Professor: Here's an example from my own life.
Before I started teaching,
I worked as a research assistant in a laboratory for a year.
Well, during my very first week on the job,
I made a suggestion to my boss on how we could improve the way we were running an experiment.
My suggestion was a good one.
The experiment was successful, and we got great results.
Anyway, that first week,
because of that one experiment,
my boss decided, perhaps without even realizing it,
he decided I was a great research assistant,
and he never changed his mind.
After that first week, I was, I was okay, you know, average.
I was a good worker,
but I also made mistakes, everyone does.
But whenever my boss introduced me to someone,
he'd say, this is John, our star research assistant.

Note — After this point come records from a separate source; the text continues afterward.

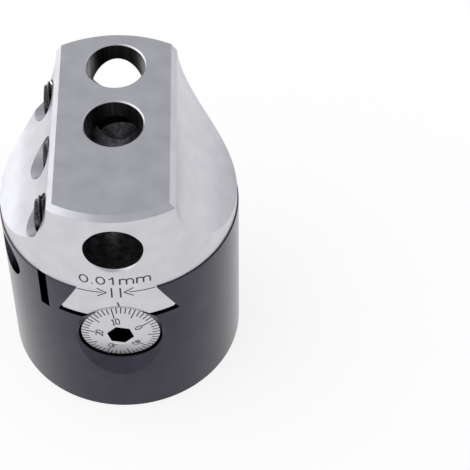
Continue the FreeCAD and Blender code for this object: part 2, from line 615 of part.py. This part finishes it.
for item in doc.Objects:
    if "Invalid" in item.State or "Error" in item.State:
        raise RuntimeError(f"{item.Name} failed: {item.State}")
for part in sub_parts:
    if part.Shape.isNull() or not part.Shape.isValid() or part.Shape.Volume <= 0:
        raise RuntimeError(f"{part.Label} has no valid solid")

os.makedirs("parts", exist_ok=True)
for part in sub_parts:
    part.Shape.exportStep(f"parts/{part.Label}.step")
    box = part.Shape.BoundBox
    print(f"{part.Label:26s} solids {len(part.Shape.Solids)}  volume {part.Shape.Volume:9.1f} mm3  "
          f"x {box.XMin:.2f}..{box.XMax:.2f}  y {box.YMin:.2f}..{box.YMax:.2f}  z {box.ZMin:.2f}..{box.ZMax:.2f}")
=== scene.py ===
import math

import bmesh
import bpy
from mathutils import Matrix, Vector


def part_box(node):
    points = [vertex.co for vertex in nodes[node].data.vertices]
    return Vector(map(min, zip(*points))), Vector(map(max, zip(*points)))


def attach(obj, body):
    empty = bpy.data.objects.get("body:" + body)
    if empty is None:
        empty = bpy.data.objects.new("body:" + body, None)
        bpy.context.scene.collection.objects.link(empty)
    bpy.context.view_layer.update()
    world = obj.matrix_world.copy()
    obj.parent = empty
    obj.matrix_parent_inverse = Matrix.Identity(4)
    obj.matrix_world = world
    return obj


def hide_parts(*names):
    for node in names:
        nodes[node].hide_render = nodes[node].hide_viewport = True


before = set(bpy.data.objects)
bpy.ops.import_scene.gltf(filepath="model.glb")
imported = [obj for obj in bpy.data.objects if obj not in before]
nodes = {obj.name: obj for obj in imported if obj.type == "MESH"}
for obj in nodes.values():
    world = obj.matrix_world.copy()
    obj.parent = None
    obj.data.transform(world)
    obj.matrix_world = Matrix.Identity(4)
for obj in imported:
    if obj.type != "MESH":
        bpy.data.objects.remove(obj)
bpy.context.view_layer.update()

scene = bpy.context.scene
scene.view_settings.view_transform = "Standard"

# ---------------------------------------------------------------------------
# Camera: a long lens on the dial's side, 51 degrees above the horizon. It is
# shifted so that the head stands left of the middle of the frame.
# ---------------------------------------------------------------------------
pitch = math.radians(51.426)
swing = math.radians(-0.545)
roll = math.radians(-0.254)
camera_back = 0.386566
camera_shift_right = 0.024224
camera_shift_down = 0.007917
level_right = Vector((math.cos(swing), math.sin(swing), 0))
level_ahead = Vector((-math.sin(swing), math.cos(swing), 0))
ahead = math.cos(pitch) * level_ahead - math.sin(pitch) * Vector((0, 0, 1))
above = math.sin(pitch) * level_ahead + math.cos(pitch) * Vector((0, 0, 1))
right = math.cos(roll) * level_right + math.sin(roll) * above
upward = -math.sin(roll) * level_right + math.cos(roll) * above
body_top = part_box("head_body")[1][2]
look_from = (Vector((0, 0, body_top)) - camera_back * ahead
             + camera_shift_right * right - camera_shift_down * upward)
camera_data = bpy.data.cameras.new("camera")
camera_data.sensor_width = 36
camera_data.lens = 141.35
camera_data.clip_start = 0.01
camera_data.clip_end = 10
camera = bpy.data.objects.new("camera", camera_data)
scene.collection.objects.link(camera)
camera.matrix_world = Matrix((
    (right.x, upward.x, -ahead.x, look_from.x),
    (right.y, upward.y, -ahead.y, look_from.y),
    (right.z, upward.z, -ahead.z, look_from.z),
    (0, 0, 0, 1),
))
scene.camera = camera

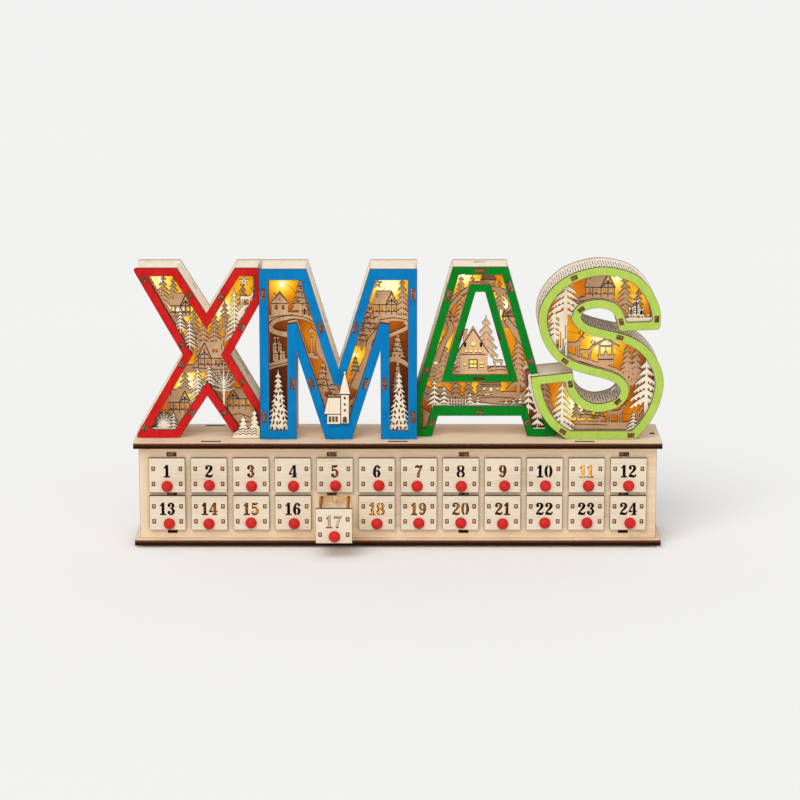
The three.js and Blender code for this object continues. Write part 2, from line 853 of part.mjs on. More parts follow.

But a coworker of mine, she wasn't as fortunate.
Her first week at the lab, she made a big mistake,
and the lab lost some important data.
We recovered the data,
but it cost the lab time and money.
Well, our boss concluded that week that my coworker was unreliable, incompetent,
and he continued to think that.
But actually, after that week,
she turned out to be a good research assistant, probably better than me.
She made some other small mistakes, like I said everyone does.
But our boss thought of her as unreliable... 'cause he only noticed her mistakes.
Using the two examples from the professor’s lecture, explain what is meant by “the primacy effect" and how it can affect our opinions.